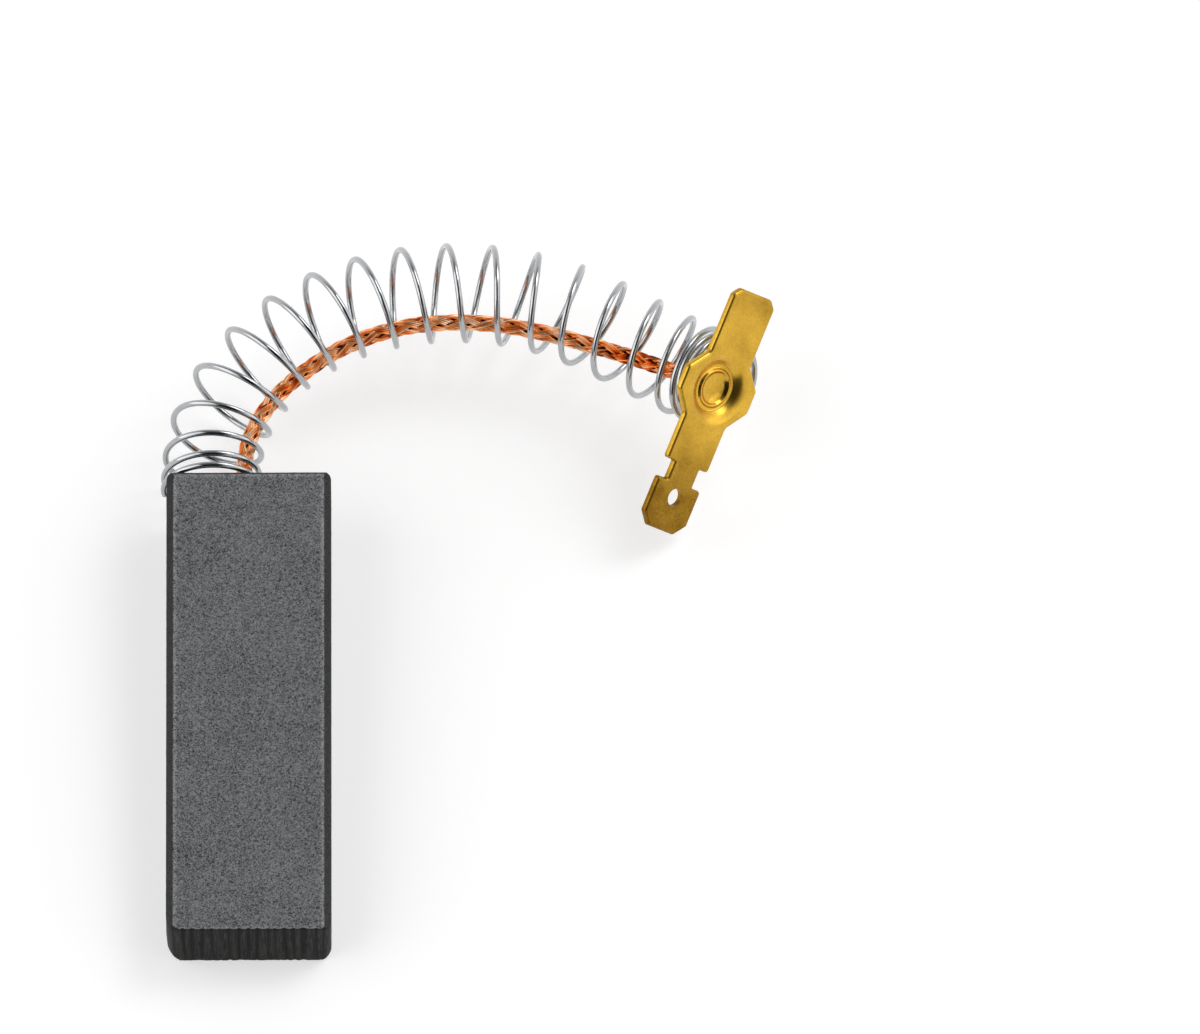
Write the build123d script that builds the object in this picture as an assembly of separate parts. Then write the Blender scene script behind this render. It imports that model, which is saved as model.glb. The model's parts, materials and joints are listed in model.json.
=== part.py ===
"""Carbon brush for a small commutator motor, in millimetres.

A carbon block carries a bare copper shunt, tamped into a hole in its rear end. The shunt runs
inside a long compression spring, which is bent over to the right as it lies loose, and ends in a
hollow rivet that clinches it to a stamped brass terminal.

Frame: origin at the centre of the block's flat back face. X runs across the block, Y along it,
away from the contact end, and Z through its thickness.
"""

import os
from math import cos, pi, radians, sin, tan

from build123d import *

# Carbon block
block_width = 12.5
block_length = 39.6
block_thickness = 5.0
long_bevel = 0.54
rear_bevel = 0.3
rear_corner_radius = 0.43
left_corner_radius = 1.2  # the corners of the contact end are worn round
right_corner_radius = 0.8
groove_pitch = 0.62  # bedding grooves, across the contact end
groove_depth = 0.12
groove_land = 0.12  # flat left between two grooves

# Hole in the middle of the block's rear end, and the copper powder tamped in round the shunt
shunt_hole_diameter = 2.6
shunt_hole_depth = 7.5
plug_clearance = 0.01
plug_recess = 0.15  # the powder ends this far below the rear face

# Shunt, a bare copper rope
shunt_diameter = 1.3
shunt_clearance = 0.02
shunt_exit_x = -0.45  # tamped in a little to the left of the hole's centre
shunt_exit_z = -0.2  # and below it
shunt_embedded = 2.2

# Spring, round steel wire
wire_diameter = 0.48
coil_mean_radius = 3.6
spring_turns = 19.6
first_coil_gap = 0.2  # between the coils that close up at the block
last_coil_gap = 0.06  # and between those at the terminal
first_blend = 3.6  # turns over which the pitch opens from the block
last_blend = 4.75
start_angle = 168.0  # where the wire begins, round from the inner side of the bend
seat_gap = 0.02
shunt_gap = 0.28  # the end coil has slid to the left until the shunt all but stops it
coil_drop = 1.0  # and it lies this far under the middle of the block's thickness
last_straight = 1.0  # the closed coils at the terminal don't bend
points_per_turn = 12

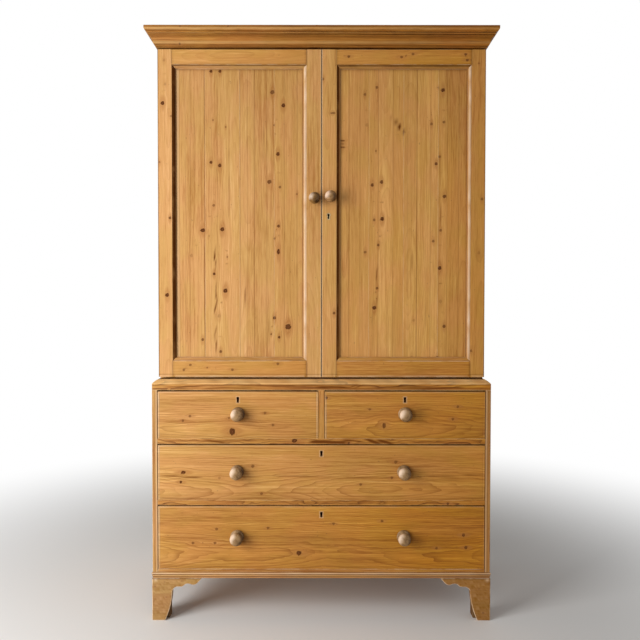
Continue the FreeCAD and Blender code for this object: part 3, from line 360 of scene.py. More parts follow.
def remember(mesh, memory, worn_faces):
    """Writes what the points and faces of a piece remember into its mesh."""
    for title, parts in memory.items():
        values = np.concatenate(parts).astype(np.float32)
        kind, field = ("FLOAT", "value") if values.ndim == 1 else ("FLOAT_VECTOR", "vector")
        mesh.attributes.new(title, kind, "POINT").data.foreach_set(field, values.ravel())
    edges = mesh.attributes.new("edge", "FLOAT", "FACE")
    edges.data.foreach_set("value", np.array(worn_faces, np.float32))


upright_board = np.array([(0.0, 0.0, 0.0), (0.4, 0.02, 1.2)])
print("an upright board has its grain along axis", axes_by_length(upright_board)[0])

# %% [markdown]
# Now the pieces can be put together. One call takes a node, softens its boards, divides them
# where they carry knots, works out what each point remembers and hangs the new piece on the
# body that the node moves with. Each board also gets a chance tone of its own, and what stands
# to the right is a little darker and warmer, because the window is on the left.

# %% Make a wooden piece from a node
ALL_KNOTS = defaultdict(list)
ALL_STREAKS = defaultdict(list)
ALL_STRIPS = defaultdict(list)
HALF_FRONT = 0.62
SHADY_SIDE = (-0.12, 0.30)      # how much paler and warmer the right end of the front is
CHANCE_TONE = (-0.1, 0.1)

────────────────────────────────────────

Reproduce the records in full, exactly as written.

-- Answer for this exercise --
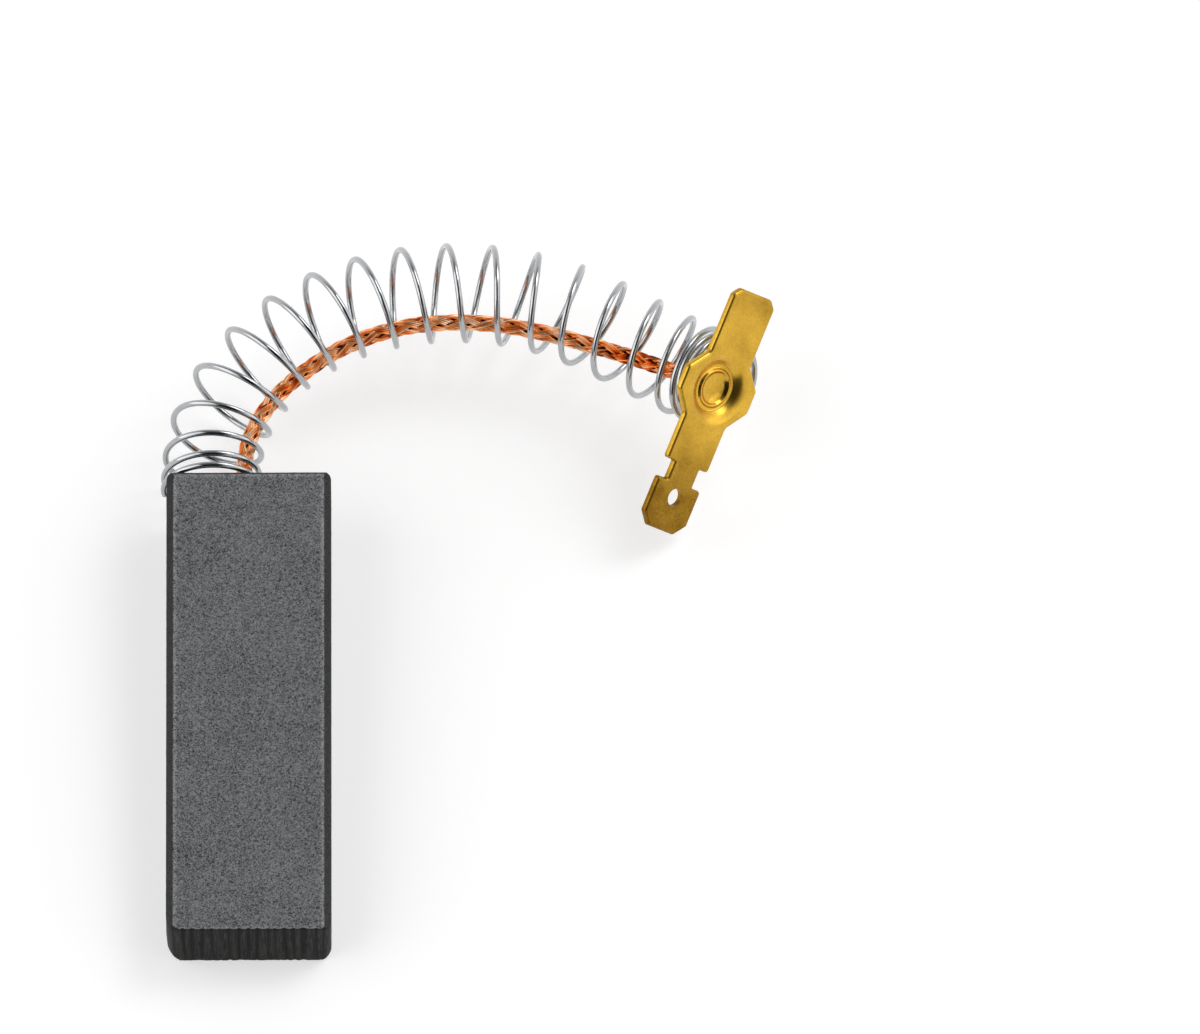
Write the build123d script that builds the object in this picture as an assembly of separate parts. Then write the Blender scene script behind this render. It imports that model, which is saved as model.glb. The model's parts, materials and joints are listed in model.json.
=== part.py ===
"""Carbon brush for a small commutator motor, in millimetres.

A carbon block carries a bare copper shunt, tamped into a hole in its rear end. The shunt runs
inside a long compression spring, which is bent over to the right as it lies loose, and ends in a
hollow rivet that clinches it to a stamped brass terminal.

Frame: origin at the centre of the block's flat back face. X runs across the block, Y along it,
away from the contact end, and Z through its thickness.
"""

import os
from math import cos, pi, radians, sin, tan

from build123d import *

# Carbon block
block_width = 12.5
block_length = 39.6
block_thickness = 5.0
long_bevel = 0.54
rear_bevel = 0.3
rear_corner_radius = 0.43
left_corner_radius = 1.2  # the corners of the contact end are worn round
right_corner_radius = 0.8
groove_pitch = 0.62  # bedding grooves, across the contact end
groove_depth = 0.12
groove_land = 0.12  # flat left between two grooves

# Hole in the middle of the block's rear end, and the copper powder tamped in round the shunt
shunt_hole_diameter = 2.6
shunt_hole_depth = 7.5
plug_clearance = 0.01
plug_recess = 0.15  # the powder ends this far below the rear face

# Shunt, a bare copper rope
shunt_diameter = 1.3
shunt_clearance = 0.02
shunt_exit_x = -0.45  # tamped in a little to the left of the hole's centre
shunt_exit_z = -0.2  # and below it
shunt_embedded = 2.2

# Spring, round steel wire
wire_diameter = 0.48
coil_mean_radius = 3.6
spring_turns = 19.6
first_coil_gap = 0.2  # between the coils that close up at the block
last_coil_gap = 0.06  # and between those at the terminal
first_blend = 3.6  # turns over which the pitch opens from the block
last_blend = 4.75
start_angle = 168.0  # where the wire begins, round from the inner side of the bend
seat_gap = 0.02
shunt_gap = 0.28  # the end coil has slid to the left until the shunt all but stops it
coil_drop = 1.0  # and it lies this far under the middle of the block's thickness
last_straight = 1.0  # the closed coils at the terminal don't bend
points_per_turn = 12

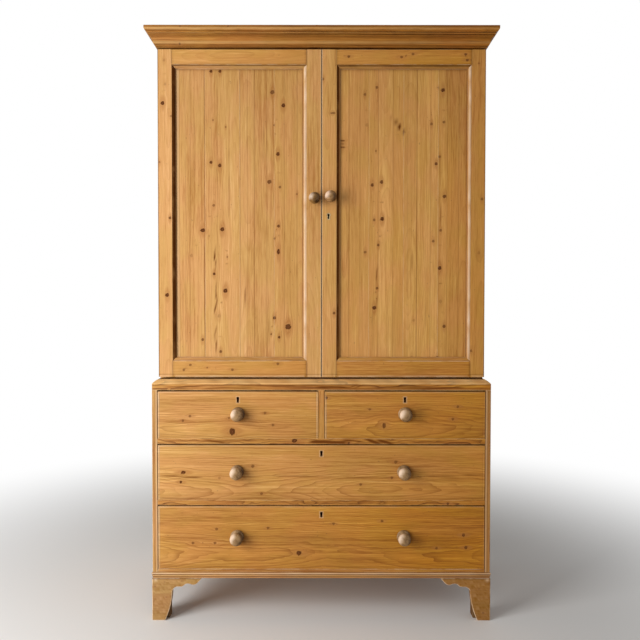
Continue the FreeCAD and Blender code for this object: part 3, from line 360 of scene.py. More parts follow.
def remember(mesh, memory, worn_faces):
    """Writes what the points and faces of a piece remember into its mesh."""
    for title, parts in memory.items():
        values = np.concatenate(parts).astype(np.float32)
        kind, field = ("FLOAT", "value") if values.ndim == 1 else ("FLOAT_VECTOR", "vector")
        mesh.attributes.new(title, kind, "POINT").data.foreach_set(field, values.ravel())
    edges = mesh.attributes.new("edge", "FLOAT", "FACE")
    edges.data.foreach_set("value", np.array(worn_faces, np.float32))


upright_board = np.array([(0.0, 0.0, 0.0), (0.4, 0.02, 1.2)])
print("an upright board has its grain along axis", axes_by_length(upright_board)[0])

# %% [markdown]
# Now the pieces can be put together. One call takes a node, softens its boards, divides them
# where they carry knots, works out what each point remembers and hangs the new piece on the
# body that the node moves with. Each board also gets a chance tone of its own, and what stands
# to the right is a little darker and warmer, because the window is on the left.

# %% Make a wooden piece from a node
ALL_KNOTS = defaultdict(list)
ALL_STREAKS = defaultdict(list)
ALL_STRIPS = defaultdict(list)
HALF_FRONT = 0.62
SHADY_SIDE = (-0.12, 0.30)      # how much paler and warmer the right end of the front is
CHANCE_TONE = (-0.1, 0.1)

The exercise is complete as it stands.